Thursday, June 17, 2004

This too, shall pass...

K.C. and I broke up somewhere in the last 24 hours, though I'm not sure exactly when.

I called her last night and told her that when she moved to San Antonio that I felt we needed to part. She cried for an hour and a half while I sat there, helpless and sorry to have caused her pain. As I sat there I became more and more frusterated. I couldn't do anything to make her feel better nor could I make her stop crying. My own helplessness got the better of me and I began to scream at her. It didn't last very long but even that was to much. I got off the phone in daze and soon went to sleep, though I didn't do much of it.

Today I woke up, called her and arranged to come over. My emotions were churning and I wasn't quite sure what to do. I just knew that I had to see her, to attempt to explain and to help.

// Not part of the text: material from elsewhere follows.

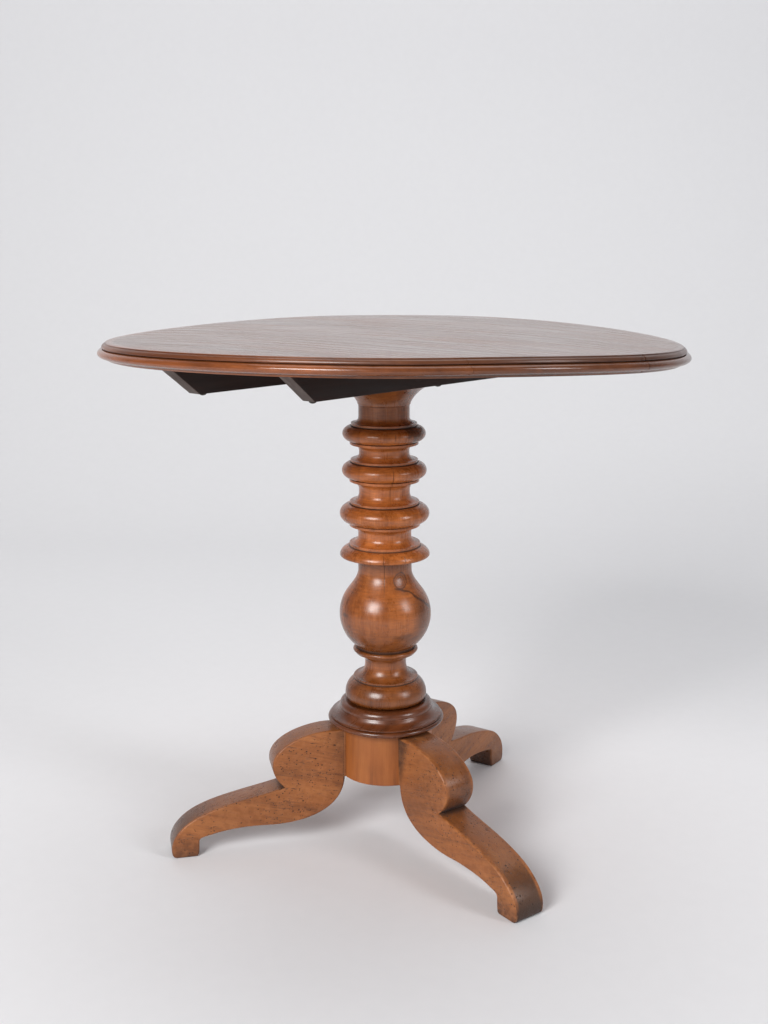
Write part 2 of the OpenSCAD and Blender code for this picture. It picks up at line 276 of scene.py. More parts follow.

We layed on her bed, talking, holding each other. I felt like a bastard. I went through an amazing range of emotions. I was kissing her when I broke down. I realized that I couldn't do it anymore, I couldn't lie to her and I couldn't hurt her anymore. We sobbed in each others arms for two hours and I left, crying in my car.

I love her and she did nothing wrong, but I changed, I moved on and I did so without even knowing it. One day I woke up and it was gone, eviscerated in time. I'm sorry K.C., I'm sorry to put you through this pain but we both knew this would happen. We both knew that this day would come. I will always be here for you. I will always be here to help you. Namaste.